Often the main roadblock to better experiences is that we just don’t know enough about our visitors. There are two ways to solve this problem; either take the difficult road and wait for subtle signals of intent or simply ask:
- Who are you?
- Why are you here?
- What are your needs?
To help you gather this information, we added a self-segmentation functionality to our components. It's an easy way to survey your visitors with a single question and to group them into audiences.
This allows you to optimize the digital journey of each visitor, personalize your content, explain your product from their perspective, and highlight the right features. On top of that, self-selection gives you a better understanding of how your website traffic is composed and who your best-converting visitors are. To read more about how powerful this tool can be, take a look at the case study about ClassTag, a customer that increased conversion rate by 150% using self-segmentation.
How to set up a component with self-segmentation
1. Decide on the question
Self-selection is a subtle tool to better understand your visitors. What the question will be, highly depends on your website and your goal. Here are some examples:
- What are you interested in?
- What industry are you in?
- What is your job title?
- What brings you here today?
- What feature is most important to you...
- Are you a buyer or a seller?
When the visitor chooses one of the provided answers, they will be assigned to the corresponding audience.
2. Define corresponding audiences
As the name suggests, self-segmentation means that the answer a visitor chooses will define the audience they join. So, before you create a component with self-segmentation functionality, make sure you have the necessary audiences in Unless. If you'd already set the audiences based on various targeting conditions, you're good to go.
If there are no other conditions to a visitor joining a particular audience, other then them segmenting themselves, here's what you can do. Under targeting conditions, select Behavior, and then Self-segmentation. That's it!
Make sure to give your audience a defining name. Choosing a generous membership duration (e.g. 30 days) will help you better understand how your website traffic is composed. Your audience could look similar to the screenshot below.
Tip: If for some of your visitors, you already know which audience they belong to, you can exclude them from this particular experience. Optionally, you can still include them if you'd like to have the confirmation or just to double check.
3. Set up your component
Then its time to set up your component! The general steps for this have been explained in individual articles about inline and overlay components so here we will focus specifically on the self-segmentation aspect.

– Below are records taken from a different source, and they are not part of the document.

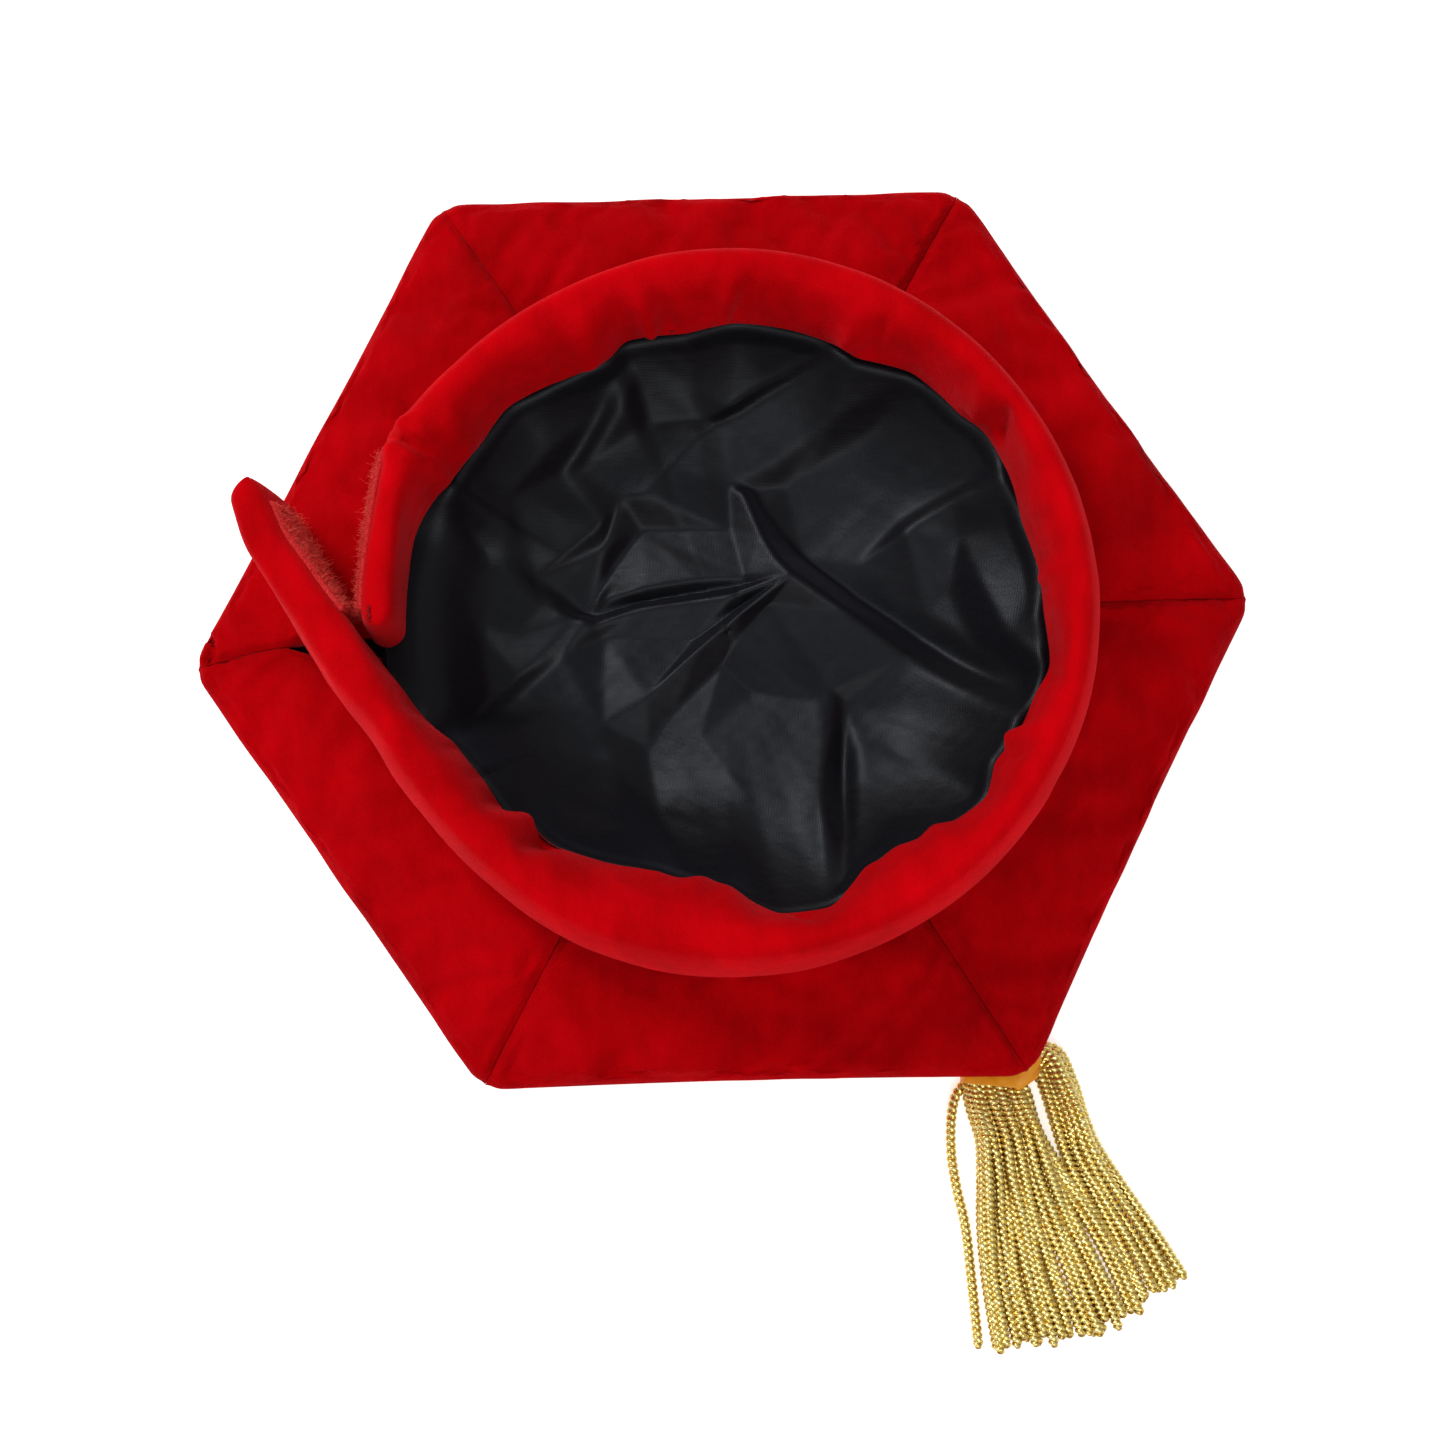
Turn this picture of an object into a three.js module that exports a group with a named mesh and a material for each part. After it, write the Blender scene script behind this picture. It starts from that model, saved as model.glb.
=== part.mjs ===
// Soft six-cornered doctoral tam, lying crown down with its head opening up.
// Millimetres, +Z up, out of the head opening. The crown rests on z = 0 and the origin is under the middle.
import * as THREE from 'three';

// ---- driving dimensions -------------------------------------------------------------------------
// Corners of the crown, clockwise seen from above, starting with the one at the closure.
const CORNERS = [
  [-144.5, 0],
  [-73, 126.8],
  [73, 122.5],
  [144.5, 0.8],
  [74.5, -126.8],
  [-72.5, -121.2],
];
const CLOSURE_CORNER = 0;
const EDGE_BOW = 1.2;          // how far the middle of each edge is drawn in
const EDGE_MID = 125;          // nominal distance from the middle to an edge, the scale of crown sections
const SEAM_GAP = 0.3;          // clearance between neighbouring panels
const VALLEY_WIDTH = 4.6;      // half-width of the furrow that each crown seam pulls in
const SEAM_THICKNESS = 0.8;    // what is left of a padded panel at its seam

const FOOT_RADIUS = 88;        // where the band is sewn to the underside
const FOOT_Z = 27.3;
const RIM_Z = 62;
const BAND_RADIUS = 93;        // centre line of the padded band
const BAND_CENTRE = [1, 0];
const CLOTH = 1.4;             // velvet with its backing
const SLIT_WIDTH = 3.6;        // open end of the back seam, at the band
const SLIT_LENGTH = 0.8;       // how much of the back seam is open, as a share of the panel

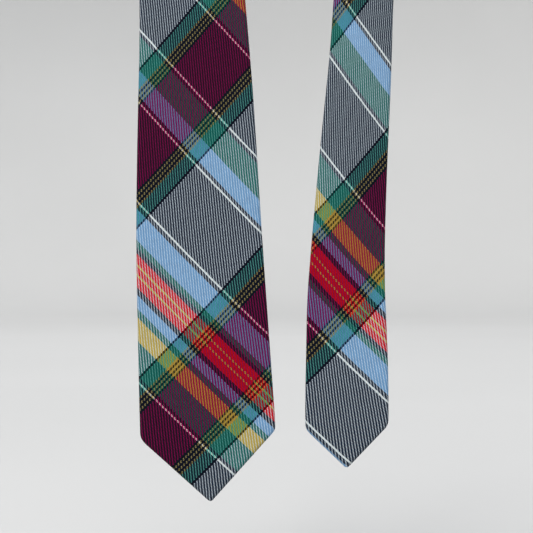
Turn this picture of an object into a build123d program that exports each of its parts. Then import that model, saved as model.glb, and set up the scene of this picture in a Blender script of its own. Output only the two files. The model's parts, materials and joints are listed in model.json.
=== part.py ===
from build123d import *
import os
from dataclasses import dataclass
from math import acos, atan, cos, degrees, radians, sin, tan

# A man's necktie, untied, draped round a collar with both ends hanging in front.
# Millimetres. +Z up, the wearer's front faces -Y, the wide blade hangs at -X and the tail at +X.
# The origin is on the collar's vertical axis, level with the middle of the neckband at the nape.
#
# Every length of the tie has the same build: a wool shell folded round an interlining, its two
# flaps drawn together up the middle of the back by one slip-stitch thread. The neckband is a
# strip that bends only along straight rulings, so it would lie flat on the bench at its true length.

# Cloth, front to back through the tie
cloth = 0.8  # wool twill, one layer
interlining = 2.0  # brushed wool
tipping = 0.25  # lining cloth that faces the two ends
layer_gap = 0.1  # air between layers
thread = 0.5  # slip-stitch thread
slit = 0.9  # between the shell's two flaps, where the thread runs
thickness = 2 * cloth + interlining + tipping + 3 * layer_gap

# Neckband: widths, and its course from the nape to each hinge along its middle line
nape_width = 34.0
collar_radius = 47.0
collar_angle = radians(35)  # how far the band follows the collar to each side of the nape
nape_run = 24.0  # flat, between the collar bend and the roll over the shoulder
roll_radius = 16.0
shoulder_run = 30.0  # flat, down the chest
chest_radius = 45.0
hang_run = 35.0  # flat, straight down to the hinge
bend_step = radians(9)  # facets of the bends

# Hinges, one at each seam between the neckband and an end
hinge_gap = 1.6  # from the hinge axis to each body, so that the ends swing clear
seam_thread = 0.4

# Points of the two ends
point_half_angle = radians(45)
point_radius = 2.5
shell_hem = 9.0  # cloth turned in along the point's edges
flap_margin = 1.3  # the window's side corners, in from the long edges
tipping_inset = 1.4  # in from the shell's outer edge

# Bar tack and spare thread where the two flaps part
tack_length = 9.0
tack_height = 1.6
tack_thickness = 0.7
tack_offset = 2.0  # above the place where the flaps part
slack_loop_width = 3.0
slack_loop_height = 11.0
slack_loop_drop = 3.0  # below the place where the flaps part

# Keeper on the blade's back, which holds the tail when the tie is knotted
keeper_rise = 178.0  # from the blade's point to the keeper's lower edge
keeper_width = 14.0
keeper_cloth = 1.5
keeper_pad = 5.0  # sewn down at each end
keeper_ramp = 2.5
keeper_side_play = 0.7  # beside the tail's widest place
keeper_play = 0.6  # over the tail's thickness
keeper_tack_width = 1.0
keeper_tack_length = 9.8

# Blank label on the blade's back
label_rise = 208.0
label_width = 44.0
label_height = 19.0
label_thickness = 0.3
label_stitch = 0.4
label_stitch_inset = 2.0


@dataclass
class End:
    """One hanging end. Sway and widths are (height above the point, value) along its length."""

    side: int  # -1 for the blade, +1 for the tail
    reach: float  # from the nape to the point
    hinge_width: float
    sway: list  # X of its middle line
    widths: list
    lean: float  # of the point's own axis from vertical
    opening_rise: float  # from the point to where the two flaps meet on the back
    tipping_rise: float
    shoulder_radii: dict  # of the left (-1) and right (+1) corners


blade = End(
    side=-1,
    reach=735.0,
    hinge_width=48.0,
    sway=[(0, -40.0), (46, -41.8), (156, -46.7), (299, -50.9)],
    widths=[(0, 81.0), (46, 80.6), (85, 78.8), (156, 75.0), (228, 69.6), (299, 63.0)],
    lean=radians(3.2),
    opening_rise=92.0,
    tipping_rise=125.0,
    shoulder_radii={-1: 9.0, 1: 5.0},
)
tail = End(
    side=1,
    reach=715.0,
    hinge_width=34.0,
    sway=[(0, 40.9), (65, 41.0), (110, 40.8), (172, 44.0), (243, 49.0), (279, 50.9)],
    widths=[(0, 48.6), (38, 49.6), (85, 47.6), (136, 43.6), (208, 39.5), (279, 35.7)],
    lean=radians(1.4),
    opening_rise=62.0,
    tipping_rise=88.0,
    shoulder_radii={-1: 7.0, 1: 6.0},
)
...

The panel on the right will have two fields of interest to us: primary and secondary buttons, though here that classification is less important. Under each button you will see an option to enable them and to "Join audience". Here, you can select your desired audience(s) from a dropdown, and that's it! Adjust the copy, the visuals, the links etc. Make sure you save your draft, create version, and publish. Now, when a visitor sees this component and clicks on one of the buttons, they will automatically join the corresponding audience. You can then get to optimizing the rest of their journey accordingly.